■ WORK INSTRUCTIONS ■
Give back the lines exactly, from the first one to the line with "cover_thickness = 0.8", both ends included.

■ SUPPLIED MATERIAL ■

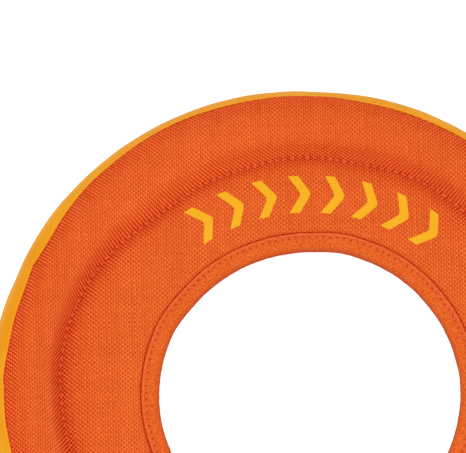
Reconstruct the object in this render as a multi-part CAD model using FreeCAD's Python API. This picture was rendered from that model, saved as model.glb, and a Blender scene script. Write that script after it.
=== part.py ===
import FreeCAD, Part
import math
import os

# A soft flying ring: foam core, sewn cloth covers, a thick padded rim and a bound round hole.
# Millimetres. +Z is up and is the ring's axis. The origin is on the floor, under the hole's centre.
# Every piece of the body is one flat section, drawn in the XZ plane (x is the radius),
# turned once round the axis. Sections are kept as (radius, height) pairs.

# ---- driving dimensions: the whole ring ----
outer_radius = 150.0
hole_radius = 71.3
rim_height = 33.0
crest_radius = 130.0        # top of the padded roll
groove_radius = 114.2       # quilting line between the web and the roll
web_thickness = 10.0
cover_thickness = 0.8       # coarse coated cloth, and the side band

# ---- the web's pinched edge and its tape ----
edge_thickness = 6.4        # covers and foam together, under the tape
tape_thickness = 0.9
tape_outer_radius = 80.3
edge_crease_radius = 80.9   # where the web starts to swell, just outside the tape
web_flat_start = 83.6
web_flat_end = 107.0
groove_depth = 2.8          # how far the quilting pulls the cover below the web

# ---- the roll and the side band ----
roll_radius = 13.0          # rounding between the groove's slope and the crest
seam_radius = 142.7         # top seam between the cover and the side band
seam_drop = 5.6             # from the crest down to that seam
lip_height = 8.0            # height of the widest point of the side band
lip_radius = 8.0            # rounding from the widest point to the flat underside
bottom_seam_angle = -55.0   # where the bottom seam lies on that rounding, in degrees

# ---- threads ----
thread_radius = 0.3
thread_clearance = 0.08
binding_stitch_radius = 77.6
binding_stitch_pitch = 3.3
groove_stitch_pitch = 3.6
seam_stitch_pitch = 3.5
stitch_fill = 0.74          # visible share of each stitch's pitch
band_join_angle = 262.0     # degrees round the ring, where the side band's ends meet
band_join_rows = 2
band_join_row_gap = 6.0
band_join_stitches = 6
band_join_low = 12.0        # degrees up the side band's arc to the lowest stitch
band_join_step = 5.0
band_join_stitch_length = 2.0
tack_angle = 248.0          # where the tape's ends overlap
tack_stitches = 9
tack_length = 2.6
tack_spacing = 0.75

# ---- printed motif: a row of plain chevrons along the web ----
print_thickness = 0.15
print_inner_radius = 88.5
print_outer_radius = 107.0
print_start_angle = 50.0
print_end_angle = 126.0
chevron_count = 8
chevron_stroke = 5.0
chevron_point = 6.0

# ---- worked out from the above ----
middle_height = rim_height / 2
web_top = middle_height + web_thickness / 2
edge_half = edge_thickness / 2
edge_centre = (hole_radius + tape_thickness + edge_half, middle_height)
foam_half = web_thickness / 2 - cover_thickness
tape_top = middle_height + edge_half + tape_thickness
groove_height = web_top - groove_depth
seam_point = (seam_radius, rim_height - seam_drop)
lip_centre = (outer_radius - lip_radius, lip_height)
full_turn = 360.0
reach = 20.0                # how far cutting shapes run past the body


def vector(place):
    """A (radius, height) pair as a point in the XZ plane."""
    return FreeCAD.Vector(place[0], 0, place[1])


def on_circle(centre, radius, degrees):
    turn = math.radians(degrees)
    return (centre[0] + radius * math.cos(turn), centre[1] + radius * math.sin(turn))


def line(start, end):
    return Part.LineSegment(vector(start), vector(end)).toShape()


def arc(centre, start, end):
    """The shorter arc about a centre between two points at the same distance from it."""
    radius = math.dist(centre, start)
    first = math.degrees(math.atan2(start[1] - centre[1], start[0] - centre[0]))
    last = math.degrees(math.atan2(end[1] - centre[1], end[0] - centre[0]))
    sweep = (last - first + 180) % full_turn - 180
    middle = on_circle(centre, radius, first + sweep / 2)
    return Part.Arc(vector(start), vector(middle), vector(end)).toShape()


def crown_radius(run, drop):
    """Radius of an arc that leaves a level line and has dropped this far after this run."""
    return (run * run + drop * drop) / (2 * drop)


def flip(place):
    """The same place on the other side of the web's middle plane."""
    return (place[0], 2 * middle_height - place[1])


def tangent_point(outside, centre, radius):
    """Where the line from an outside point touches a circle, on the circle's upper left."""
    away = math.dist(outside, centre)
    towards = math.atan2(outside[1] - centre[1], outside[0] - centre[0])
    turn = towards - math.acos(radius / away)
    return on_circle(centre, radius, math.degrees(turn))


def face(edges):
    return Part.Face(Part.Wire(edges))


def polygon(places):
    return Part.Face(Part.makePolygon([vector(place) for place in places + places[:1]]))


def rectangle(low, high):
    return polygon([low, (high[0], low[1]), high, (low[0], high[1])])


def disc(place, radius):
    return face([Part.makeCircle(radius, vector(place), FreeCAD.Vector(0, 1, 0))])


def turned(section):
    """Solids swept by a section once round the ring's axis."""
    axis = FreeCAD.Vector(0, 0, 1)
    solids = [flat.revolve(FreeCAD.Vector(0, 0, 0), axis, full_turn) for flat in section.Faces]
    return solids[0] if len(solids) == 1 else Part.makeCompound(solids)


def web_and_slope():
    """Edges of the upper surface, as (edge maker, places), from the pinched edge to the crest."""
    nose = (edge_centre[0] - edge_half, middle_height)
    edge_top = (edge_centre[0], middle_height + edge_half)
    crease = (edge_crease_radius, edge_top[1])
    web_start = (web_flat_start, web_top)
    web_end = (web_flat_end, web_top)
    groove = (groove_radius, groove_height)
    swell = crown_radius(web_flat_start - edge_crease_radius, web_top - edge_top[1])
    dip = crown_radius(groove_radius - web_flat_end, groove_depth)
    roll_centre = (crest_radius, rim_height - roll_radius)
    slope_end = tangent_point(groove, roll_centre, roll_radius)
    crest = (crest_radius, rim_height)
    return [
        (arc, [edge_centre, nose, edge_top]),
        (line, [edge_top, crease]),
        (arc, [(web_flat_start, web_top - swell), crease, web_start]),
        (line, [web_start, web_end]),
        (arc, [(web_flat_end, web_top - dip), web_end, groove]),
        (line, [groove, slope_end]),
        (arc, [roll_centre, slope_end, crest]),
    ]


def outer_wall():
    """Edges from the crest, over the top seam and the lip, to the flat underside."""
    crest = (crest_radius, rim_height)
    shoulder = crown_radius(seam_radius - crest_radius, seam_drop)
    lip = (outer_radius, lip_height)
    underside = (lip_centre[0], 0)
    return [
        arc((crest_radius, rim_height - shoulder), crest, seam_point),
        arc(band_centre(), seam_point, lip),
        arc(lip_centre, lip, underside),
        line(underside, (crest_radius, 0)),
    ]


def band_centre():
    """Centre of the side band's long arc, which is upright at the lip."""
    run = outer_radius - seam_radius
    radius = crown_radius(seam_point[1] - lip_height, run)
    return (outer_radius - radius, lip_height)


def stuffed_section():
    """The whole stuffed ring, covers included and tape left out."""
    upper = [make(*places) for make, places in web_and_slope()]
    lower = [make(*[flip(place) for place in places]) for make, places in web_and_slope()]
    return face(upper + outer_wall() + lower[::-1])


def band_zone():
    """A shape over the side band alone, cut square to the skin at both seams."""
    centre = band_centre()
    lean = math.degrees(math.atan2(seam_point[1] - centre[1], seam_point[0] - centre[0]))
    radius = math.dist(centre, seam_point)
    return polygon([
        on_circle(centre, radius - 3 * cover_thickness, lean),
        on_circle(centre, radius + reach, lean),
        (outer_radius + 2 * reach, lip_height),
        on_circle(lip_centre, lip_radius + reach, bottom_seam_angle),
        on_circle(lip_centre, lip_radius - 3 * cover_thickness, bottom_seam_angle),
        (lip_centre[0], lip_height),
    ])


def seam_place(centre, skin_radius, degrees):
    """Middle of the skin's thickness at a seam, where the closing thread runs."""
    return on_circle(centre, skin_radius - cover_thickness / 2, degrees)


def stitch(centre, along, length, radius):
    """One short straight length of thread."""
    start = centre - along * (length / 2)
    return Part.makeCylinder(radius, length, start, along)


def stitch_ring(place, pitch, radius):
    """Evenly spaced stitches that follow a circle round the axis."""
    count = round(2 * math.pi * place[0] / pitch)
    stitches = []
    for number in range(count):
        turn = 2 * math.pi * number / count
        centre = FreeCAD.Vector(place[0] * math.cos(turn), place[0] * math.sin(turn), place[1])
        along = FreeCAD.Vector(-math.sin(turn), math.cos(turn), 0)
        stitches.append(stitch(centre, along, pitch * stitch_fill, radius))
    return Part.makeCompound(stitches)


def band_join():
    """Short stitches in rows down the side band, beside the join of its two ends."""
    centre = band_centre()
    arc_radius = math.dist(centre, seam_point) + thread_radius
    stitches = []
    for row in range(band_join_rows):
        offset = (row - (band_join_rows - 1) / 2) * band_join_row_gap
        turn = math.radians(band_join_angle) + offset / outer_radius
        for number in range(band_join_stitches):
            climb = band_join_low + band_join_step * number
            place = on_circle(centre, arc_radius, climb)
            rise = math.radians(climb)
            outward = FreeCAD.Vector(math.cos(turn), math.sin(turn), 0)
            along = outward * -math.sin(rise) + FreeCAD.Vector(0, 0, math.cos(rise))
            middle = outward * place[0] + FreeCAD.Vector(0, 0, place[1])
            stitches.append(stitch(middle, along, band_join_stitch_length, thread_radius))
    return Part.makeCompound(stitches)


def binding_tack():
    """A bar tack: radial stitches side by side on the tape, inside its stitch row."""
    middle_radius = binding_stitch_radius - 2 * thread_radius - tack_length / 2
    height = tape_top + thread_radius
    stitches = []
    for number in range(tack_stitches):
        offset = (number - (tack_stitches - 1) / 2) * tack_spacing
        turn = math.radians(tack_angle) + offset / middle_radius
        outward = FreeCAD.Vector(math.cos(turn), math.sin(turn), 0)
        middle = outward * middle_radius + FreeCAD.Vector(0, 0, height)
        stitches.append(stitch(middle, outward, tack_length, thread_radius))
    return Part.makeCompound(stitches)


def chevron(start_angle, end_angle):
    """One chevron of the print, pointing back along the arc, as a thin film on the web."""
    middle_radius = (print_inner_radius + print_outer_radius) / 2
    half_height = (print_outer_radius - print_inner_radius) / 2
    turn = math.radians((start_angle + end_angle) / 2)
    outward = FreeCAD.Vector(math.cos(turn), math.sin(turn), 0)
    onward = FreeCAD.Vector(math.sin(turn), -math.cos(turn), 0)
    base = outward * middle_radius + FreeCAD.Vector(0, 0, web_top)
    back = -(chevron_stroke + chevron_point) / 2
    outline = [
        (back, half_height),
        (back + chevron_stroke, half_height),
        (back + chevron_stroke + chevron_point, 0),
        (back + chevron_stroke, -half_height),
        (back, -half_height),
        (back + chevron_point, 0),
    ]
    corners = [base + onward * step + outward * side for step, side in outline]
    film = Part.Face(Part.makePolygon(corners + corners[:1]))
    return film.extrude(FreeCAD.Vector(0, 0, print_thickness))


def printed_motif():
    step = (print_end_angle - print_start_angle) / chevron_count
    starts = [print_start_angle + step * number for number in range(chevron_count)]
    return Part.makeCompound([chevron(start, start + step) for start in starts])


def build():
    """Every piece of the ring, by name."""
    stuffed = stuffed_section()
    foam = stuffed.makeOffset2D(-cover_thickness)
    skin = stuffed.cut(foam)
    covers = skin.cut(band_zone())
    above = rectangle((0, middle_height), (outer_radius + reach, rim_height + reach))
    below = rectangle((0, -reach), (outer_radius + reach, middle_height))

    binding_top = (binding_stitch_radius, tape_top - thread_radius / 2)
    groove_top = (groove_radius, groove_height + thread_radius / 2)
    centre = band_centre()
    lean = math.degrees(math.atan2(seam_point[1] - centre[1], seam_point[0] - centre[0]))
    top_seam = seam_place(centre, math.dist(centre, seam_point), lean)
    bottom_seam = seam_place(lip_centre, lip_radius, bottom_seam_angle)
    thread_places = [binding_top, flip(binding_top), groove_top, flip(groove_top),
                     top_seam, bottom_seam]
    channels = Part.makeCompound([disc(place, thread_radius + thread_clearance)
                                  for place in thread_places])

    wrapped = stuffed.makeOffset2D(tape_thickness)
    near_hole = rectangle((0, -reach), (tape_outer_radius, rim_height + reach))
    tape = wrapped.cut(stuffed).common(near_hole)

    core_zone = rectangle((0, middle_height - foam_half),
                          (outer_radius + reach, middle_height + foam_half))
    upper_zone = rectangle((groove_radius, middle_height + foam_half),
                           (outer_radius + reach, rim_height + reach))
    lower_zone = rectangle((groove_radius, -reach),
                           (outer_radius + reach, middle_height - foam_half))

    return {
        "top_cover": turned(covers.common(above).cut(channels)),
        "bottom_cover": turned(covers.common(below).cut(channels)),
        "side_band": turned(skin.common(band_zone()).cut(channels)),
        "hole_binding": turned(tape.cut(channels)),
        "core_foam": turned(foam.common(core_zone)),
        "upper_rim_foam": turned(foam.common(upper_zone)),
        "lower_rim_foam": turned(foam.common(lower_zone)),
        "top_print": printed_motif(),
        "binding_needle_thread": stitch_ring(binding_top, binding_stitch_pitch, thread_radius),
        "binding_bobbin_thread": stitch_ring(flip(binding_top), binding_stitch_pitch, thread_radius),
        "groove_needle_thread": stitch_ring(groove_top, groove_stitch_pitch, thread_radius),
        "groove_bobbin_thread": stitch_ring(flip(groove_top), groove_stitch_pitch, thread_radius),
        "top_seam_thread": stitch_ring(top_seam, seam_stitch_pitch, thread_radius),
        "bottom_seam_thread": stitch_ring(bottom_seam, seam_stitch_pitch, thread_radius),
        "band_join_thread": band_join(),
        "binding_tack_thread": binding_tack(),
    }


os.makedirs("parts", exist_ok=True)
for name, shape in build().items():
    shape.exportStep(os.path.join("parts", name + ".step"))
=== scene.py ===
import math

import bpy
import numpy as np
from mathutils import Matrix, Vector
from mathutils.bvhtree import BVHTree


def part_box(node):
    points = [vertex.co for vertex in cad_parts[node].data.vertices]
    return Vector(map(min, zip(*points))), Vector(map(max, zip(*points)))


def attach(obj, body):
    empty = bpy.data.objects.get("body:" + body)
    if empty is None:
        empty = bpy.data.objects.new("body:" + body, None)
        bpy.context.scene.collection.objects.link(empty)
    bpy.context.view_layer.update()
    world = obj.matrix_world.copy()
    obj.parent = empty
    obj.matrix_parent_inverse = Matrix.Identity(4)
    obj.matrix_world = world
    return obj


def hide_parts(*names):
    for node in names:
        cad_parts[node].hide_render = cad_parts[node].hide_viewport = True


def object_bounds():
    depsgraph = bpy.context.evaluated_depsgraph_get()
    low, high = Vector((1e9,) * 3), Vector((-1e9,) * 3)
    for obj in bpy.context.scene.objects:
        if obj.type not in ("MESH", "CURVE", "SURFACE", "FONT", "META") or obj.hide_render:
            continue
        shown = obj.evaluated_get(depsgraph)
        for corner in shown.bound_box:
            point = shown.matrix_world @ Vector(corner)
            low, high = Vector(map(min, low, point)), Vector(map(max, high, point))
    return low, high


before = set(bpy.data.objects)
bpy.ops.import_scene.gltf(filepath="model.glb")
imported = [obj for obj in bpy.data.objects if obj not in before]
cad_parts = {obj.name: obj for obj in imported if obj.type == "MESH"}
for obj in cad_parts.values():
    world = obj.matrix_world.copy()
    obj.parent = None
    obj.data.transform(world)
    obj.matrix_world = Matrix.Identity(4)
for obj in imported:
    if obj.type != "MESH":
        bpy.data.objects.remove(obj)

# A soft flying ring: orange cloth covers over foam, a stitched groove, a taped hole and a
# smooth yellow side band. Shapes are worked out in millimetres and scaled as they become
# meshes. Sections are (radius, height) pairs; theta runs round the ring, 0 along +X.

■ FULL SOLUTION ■
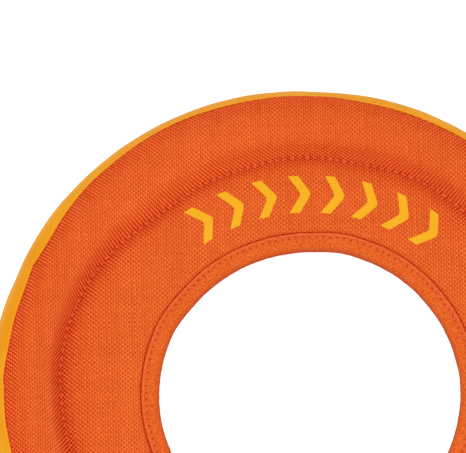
Reconstruct the object in this render as a multi-part CAD model using FreeCAD's Python API. This picture was rendered from that model, saved as model.glb, and a Blender scene script. Write that script after it.
=== part.py ===
import FreeCAD, Part
import math
import os

# A soft flying ring: foam core, sewn cloth covers, a thick padded rim and a bound round hole.
# Millimetres. +Z is up and is the ring's axis. The origin is on the floor, under the hole's centre.
# Every piece of the body is one flat section, drawn in the XZ plane (x is the radius),
# turned once round the axis. Sections are kept as (radius, height) pairs.

# ---- driving dimensions: the whole ring ----
outer_radius = 150.0
hole_radius = 71.3
rim_height = 33.0
crest_radius = 130.0        # top of the padded roll
groove_radius = 114.2       # quilting line between the web and the roll
web_thickness = 10.0
cover_thickness = 0.8       # coarse coated cloth, and the side band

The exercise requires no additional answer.